TASK BRIEF →
Word for word, restate the lines from the start of the data below through the line containing "return tuple(c /".

AVAILABLE DATA →
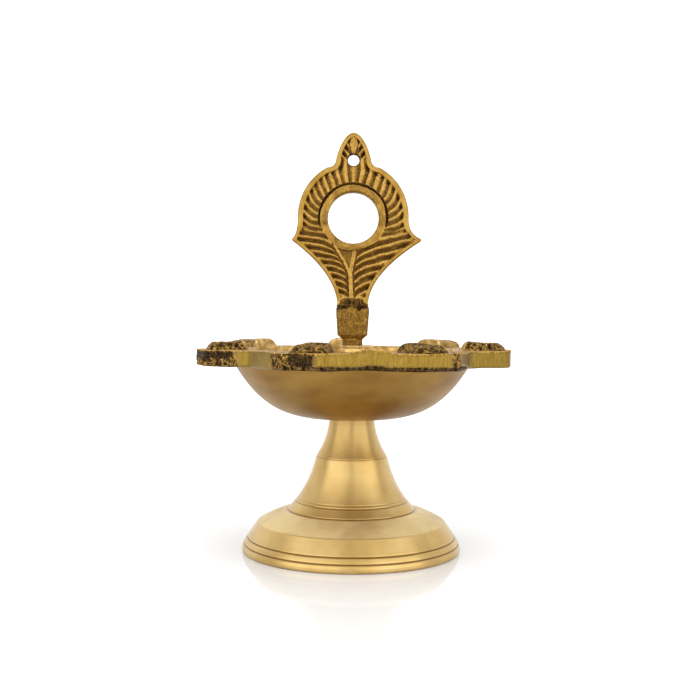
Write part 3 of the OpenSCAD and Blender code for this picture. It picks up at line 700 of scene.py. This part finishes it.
def paint(code):
    """An sRGB hex value as the linear colour that a shader takes."""
    srgb = [int(code[i:i + 2], 16) / 255 for i in (1, 3, 5)]
    return tuple(c / 12.92 if c <= 0.04045 else ((c + 0.055) / 1.055) ** 2.4 for c in srgb) + (1.0,)


def add(tree, kind, links=None, **settings):
    """Adds a node: settings are its own properties, links its inputs, each a value or another node's output."""
    made = tree.nodes.new("ShaderNode" + kind)
    for key, value in settings.items():
        setattr(made, key, value)
    for key, value in (links or {}).items():
        if isinstance(value, bpy.types.NodeSocket):
            tree.links.new(value, made.inputs[key])
        else:
            made.inputs[key].default_value = value
    return made


def start(name):
    """A new material with only a Principled shader and its output: returns the material, its tree and the shader."""
    material = bpy.data.materials.new(name)
    material.use_nodes = True
    tree = material.node_tree
    return material, tree, tree.nodes["Principled BSDF"]


def mixed(tree, share, a, b):
    """A colour between a and b, by share."""
    return add(tree, "Mix", {0: share, 6: a, 7: b}, data_type="RGBA").outputs[2]


def ramp(tree, value, *stops):
    """Colours set out along a value from 0 to 1."""
    made = add(tree, "ValToRGB", {"Fac": value})
    points = made.color_ramp.elements
    while len(points) < len(stops):
        points.new(0.5)
    for point, (at, code) in zip(points, stops):
        point.position, point.color = at, paint(code)
    return made.outputs["Color"]


def span(tree, value, a, b, c, d):
    """The value's range a to b stretched to c to d and held there."""
    return add(tree, "MapRange", {"Value": value, "From Min": a, "From Max": b, "To Min": c, "To Max": d}).outputs[0]


def mark(tree, name):
    """A number that the mesh carries at each point."""
    return add(tree, "Attribute", attribute_name=name).outputs["Fac"]


def speckle(tree, size_mm, stretch=(1, 1, 1), detail=2.0, vector=None):
    """Noise of a real grain size over the piece, optionally stretched along its axes."""
    where = vector or add(tree, "TexCoord").outputs["Object"]
    scaled = add(tree, "VectorMath", {0: where, 1: stretch}, operation="MULTIPLY").outputs[0]
    return add(tree, "TexNoise", {"Vector": scaled, "Scale": 1 / (size_mm * MM), "Detail": detail}).outputs["Fac"]


def lathe_lines(tree, pitch_mm):
    """Noise that changes only with distance from the axis and with height, as the lines of a turning tool do."""
    where = add(tree, "TexCoord").outputs["Object"]
    flat = add(tree, "VectorMath", {0: where, 1: (1, 1, 0)}, operation="MULTIPLY").outputs[0]
    radius = add(tree, "VectorMath", {0: flat}, operation="LENGTH").outputs["Value"]
    height = add(tree, "SeparateXYZ", {0: where}).outputs["Z"]
    return speckle(tree, pitch_mm, detail=3, vector=add(tree, "CombineXYZ", {"X": radius, "Z": height}).outputs[0])


def raised(tree, shader, height, depth_mm, strength=1.0):
    """Bump of a real depth on a shader."""
    bump = add(tree, "Bump", {"Height": height, "Strength": strength, "Distance": depth_mm * MM})
    tree.links.new(bump.outputs[0], shader.inputs["Normal"])


def turned_brass():
    """Brass turned on a lathe and wiped with fine abrasive: a satin gold, brightest across its fine rings, a little
    clouded by handling, duller on the slope and painted paler there as a sheen, and painted dark brown in the grooves
    as shade."""
    material, tree, shader = start("turned_brass")
    lines = lathe_lines(tree, 0.32)
    cloud = speckle(tree, 9)
    gold = mixed(tree, span(tree, cloud, 0.35, 0.65, 0, 1), paint("#D0B276"), paint("#C4A261"))
    gold = mixed(tree, span(tree, lines, 0.5, 0.75, 0, 0.3), gold, paint("#B9975A"))
    matt_and_sheen = mark(tree, "matt_and_sheen")
    # Painted sheen: the sloping top's colour drawn towards pale cream.
    gold = mixed(tree, span(tree, matt_and_sheen, 0, 1, 0, 0.8), gold, paint("#F0DAA4"))
    smear = speckle(tree, 8, (1, 1, 0.5), 4)
    gold = mixed(tree, span(tree, smear, 0.45, 0.75, 0, 0.5), gold, paint("#B4955C"))
    # Painted shade: dark brown laid into the grooves.
    painted_groove_shade = span(tree, mark(tree, "painted_groove_shade"), 0.25, 0.9, 0, 0.92)
    tree.links.new(mixed(tree, painted_groove_shade, gold, paint("#6E4F22")), shader.inputs["Base Color"])
    satin = add(tree, "Math", {0: span(tree, lines, 0.3, 0.7, 0.33, 0.43), 1: span(tree, matt_and_sheen, 0, 1, 0, 0.2)})
    tree.links.new(satin.outputs[0], shader.inputs["Roughness"])
    shader.inputs["Metallic"].default_value = 0.96
    shader.inputs["Anisotropic"].default_value = 0.7
    shader.inputs["Anisotropic Rotation"].default_value = 0.25
    tree.links.new(add(tree, "Tangent", direction_type="RADIAL", axis="Z").outputs[0], shader.inputs["Tangent"])
    raised(tree, shader, lines, 0.012, 0.4)
    return material


def bowl_brass():
    """Cast brass skimmed on a lathe and left satin, with faint rings. The outside, which faces down, is painted a
    darker, browner gold as shade; the inside keeps a brighter gold."""
    material, tree, shader = start("bowl_brass")
    lines = lathe_lines(tree, 0.5)
    cloud = speckle(tree, 14, (1, 1, 2.5))
    # Painted shade: the outside, the bowl's underside, gets a darker brown than the inside.
    brown = mixed(tree, span(tree, cloud, 0.35, 0.65, 0, 1), paint("#9C7B40"), paint("#886532"))
    brown = mixed(tree, span(tree, lines, 0.5, 0.8, 0, 0.22), brown, paint("#755526"))
    inside = mark(tree, "inside")
    tree.links.new(mixed(tree, inside, brown, paint("#C7A463")), shader.inputs["Base Color"])
    tree.links.new(span(tree, inside, 0, 1, 0.42, 0.33), shader.inputs["Roughness"])
    shader.inputs["Metallic"].default_value = 1.0
    raised(tree, shader, lines, 0.014, 0.45)
    return material


def tray_brass():
    """Sand-cast brass with its edge filed: the skin keeps a dark, rough oxide whose crests were rubbed back to metal,
    and the file left upright scratches in a greener, rawer yellow."""
    material, tree, shader = start("tray_brass")
    skin, crest, scale, filed = (mark(tree, name) for name in ("skin", "crest", "scale", "filed"))
    streaks = speckle(tree, 0.3, (1, 1, 0.12), 4)
    fine = speckle(tree, 0.35)
    yellow = mixed(tree, span(tree, streaks, 0.36, 0.62, 0, 1), paint("#755C22"), paint("#8C722E"))
    yellow = mixed(tree, span(tree, speckle(tree, 2.4), 0.5, 0.72, 0, 0.35), yellow, paint("#775C22"))
    cut = mixed(tree, span(tree, speckle(tree, 2.2), 0.38, 0.62, 0, 1), paint("#D2AE6C"), paint("#9E7B40"))
    gold = mixed(tree, filed, cut, yellow)
    crests = add(tree, "Math", {0: crest, 1: span(tree, fine, 0.3, 0.7, -0.16, 0.16)}, operation="ADD").outputs[0]
    rough = ramp(tree, crests, (0.0, "#1A1105"), (0.32, "#382710"), (0.55, "#5E4620"), (0.76, "#947236"),
                 (1.0, "#C69D50"))
    oxide = ramp(tree, crests, (0.0, "#1C1207"), (0.45, "#3A2914"), (0.75, "#6A5029"), (1.0, "#B08C54"))
    rough = mixed(tree, scale, rough, oxide)
    tree.links.new(mixed(tree, skin, gold, rough), shader.inputs["Base Color"])
    tree.links.new(span(tree, skin, 0, 1, 0.36, 0.5), shader.inputs["Roughness"])
    shader.inputs["Metallic"].default_value = 0.92
    grit = add(tree, "Math", {0: streaks, 1: fine}, operation="ADD").outputs[0]
    raised(tree, shader, grit, 0.05, 0.6)
    return material


def antique_brass():
    """Sand-cast brass, dipped to darken it and rubbed back: worn gold on the borders and ribs, brown in between and
    nearly black in the deepest corners, over a fine stipple from the sand."""
    material, tree, shader = start("antique_brass")
    pit, panel = mark(tree, "pit"), mark(tree, "panel")
    sand = speckle(tree, 0.38, detail=3)
    wear = speckle(tree, 4)
    shade = add(tree, "Math", {0: pit, 1: span(tree, sand, 0.3, 0.7, -0.18, 0.18)}, operation="ADD").outputs[0]
    worn = mixed(tree, span(tree, wear, 0.35, 0.65, 0, 1), paint("#A98640"), paint("#93702E"))
    worn = mixed(tree, span(tree, sand, 0.5, 0.75, 0, 0.35), worn, paint("#7A5823"))
    dark = ramp(tree, shade, (0.0, "#B9934A"), (0.22, "#A98340"), (0.45, "#87662C"), (0.68, "#61461B"),
                (0.88, "#38270F"), (1.0, "#20150A"))
    tree.links.new(mixed(tree, span(tree, panel, 0.05, 0.5, 0, 1), worn, dark), shader.inputs["Base Color"])
    tree.links.new(span(tree, shade, 0.2, 0.9, 0.36, 0.62), shader.inputs["Roughness"])
    shader.inputs["Metallic"].default_value = 0.95
    raised(tree, shader, sand, 0.04, 0.5)
    return material


def plated_steel():
    """Zinc-plated steel, as hardware comes: a cool grey that is a little cloudy."""
    material, tree, shader = start("plated_steel")
    cloud = speckle(tree, 1.2)
    tree.links.new(mixed(tree, cloud, paint("#B9BCBC"), paint("#9EA0A0")), shader.inputs["Base Color"])
    tree.links.new(span(tree, cloud, 0.3, 0.7, 0.25, 0.42), shader.inputs["Roughness"])
    shader.inputs["Metallic"].default_value = 1.0
    return material


def sealing_fibre():
    """Vulcanised fibre cut from sheet and soaked with oil: a dull dark brown with a faint mottle."""
    material, tree, shader = start("sealing_fibre")
    mottle = speckle(tree, 0.6)
    tree.links.new(mixed(tree, mottle, paint("#6B4A32"), paint("#4A3020")), shader.inputs["Base Color"])
    shader.inputs["Roughness"].default_value = 0.62
    raised(tree, shader, mottle, 0.02)
    return material


# ---------------------------------------------------------------- stage

def floor():
    """A white sheet of gloss acrylic under the lamp, lit from underneath further out so that it meets the white
    behind it on every side."""
    half = 4.0
    mesh = bpy.data.meshes.new("floor")
    mesh.from_pydata([(-half, -half, 0), (half, -half, 0), (half, half, 0), (-half, half, 0)], [], [(0, 1, 2, 3)])
    sheet = bpy.data.objects.new("floor", mesh)
    bpy.context.scene.collection.objects.link(sheet)
    material, tree, shader = start("white_acrylic")
    shader.inputs["Base Color"].default_value = (0.66, 0.66, 0.66, 1)
    shader.inputs["Roughness"].default_value = 0.05
    shader.inputs["IOR"].default_value = 1.45
    shader.inputs["Emission Color"].default_value = (1, 1, 1, 1)
    away = add(tree, "VectorMath", {0: add(tree, "TexCoord").outputs["Object"]}, operation="LENGTH").outputs["Value"]
    tree.links.new(span(tree, away, 0.3, 0.6, 0, 0.5), shader.inputs["Emission Strength"])
    mesh.materials.append(material)


def softbox(name, azimuth, height, width, tall, distance, watts, aim_z=0.055):
    """A rectangular lamp at an azimuth from the front, turned to face the diya."""
    data = bpy.data.lights.new(name, "AREA")
    data.shape, data.size, data.size_y, data.energy = "RECTANGLE", width, tall, watts
    lamp = bpy.data.objects.new(name, data)
    bpy.context.scene.collection.objects.link(lamp)
    a = math.radians(azimuth)
    place = np.array([distance * math.sin(a), -distance * math.cos(a), height])
    aim = place - np.array([0, 0, aim_z])
    back = aim / np.linalg.norm(aim)
    right = np.cross([0, 0, 1], back)
    right /= np.linalg.norm(right)
    turn = Matrix([[right[i], np.cross(back, right)[i], back[i]] for i in range(3)])
    lamp.matrix_world = Matrix.Translation(place) @ turn.to_4x4()
    return lamp


def white_room():
    """Surroundings: white wherever they are seen directly or light the floor, but dimmer on the camera's side in
    reflections, as an unlit room is."""
    world = bpy.data.worlds.new("studio")
    bpy.context.scene.world = world
    world.use_nodes = True
    tree = world.node_tree
    facing = add(tree, "SeparateXYZ", {0: add(tree, "TexCoord").outputs["Generated"]})
    room = span(tree, facing.outputs["Y"], -0.35, 0.45, 0.62, 1.15)
    glossy = add(tree, "LightPath").outputs["Is Glossy Ray"]
    level = add(tree, "Mix", {0: glossy, 2: 1.35, 3: room}, data_type="FLOAT").outputs[0]
    tree.links.new(level, tree.nodes["Background"].inputs["Strength"])
    tree.nodes["Background"].inputs["Color"].default_value = (1, 1, 1, 1)


def camera():
    """Eye level with the tray, a small step away, tipped down a little and leaning a little to one side."""
    data = bpy.data.cameras.new("view")
    data.sensor_width, data.lens, data.clip_start = 36, 54.2, 0.01
    eye = bpy.data.objects.new("view", data)
    bpy.context.scene.collection.objects.link(eye)
    eye.location = (-0.0007, -0.320, 0.0703)
    turn = Matrix.Rotation(math.radians(90 - 1.71), 3, "X") @ Matrix.Rotation(math.radians(0.4), 3, "Z")
    eye.rotation_euler = turn.to_euler()
    bpy.context.scene.camera = eye


# ---------------------------------------------------------------- the lamp

def finish_with(material, *pieces):
    """Gives pieces their material."""
    for piece in pieces:
        piece.data.materials.append(material)


turned = turned_brass()
finish_with(turned, foot(), rounded_ring("handle_washer", "handle_washer", "handle_washer", 2.25, 0.2))
finish_with(bowl_brass(), bowl_shell())
finish_with(tray_brass(), tray(), pads())
finish_with(antique_brass(), handle_plate(), handle_post())
finish_with(plated_steel(), bowl_stud(), lock_nut(), lock_washer())
finish_with(sealing_fibre(), rounded_ring("bowl_gasket", "bowl_gasket", "bowl_gasket", 3.25, 0.1))

floor()
softbox("left_box", -42, 0.25, 0.95, 0.60, 0.62, 2.7)
softbox("right_box", 42, 0.25, 0.95, 0.60, 0.62, 2.7)
softbox("top_box", 5, 0.75, 0.6, 0.5, 0.12, 1.5)
white_room()
camera()
bpy.context.scene.view_settings.view_transform = "Standard"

RESPONSE TO THE TASK →
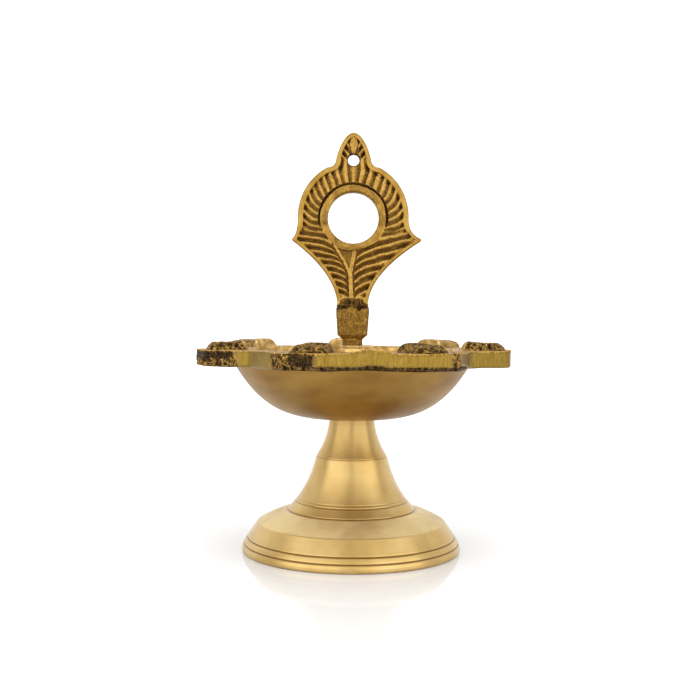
Write part 3 of the OpenSCAD and Blender code for this picture. It picks up at line 700 of scene.py. This part finishes it.
def paint(code):
    """An sRGB hex value as the linear colour that a shader takes."""
    srgb = [int(code[i:i + 2], 16) / 255 for i in (1, 3, 5)]
    return tuple(c / 12.92 if c <= 0.04045 else ((c + 0.055) / 1.055) ** 2.4 for c in srgb) + (1.0,)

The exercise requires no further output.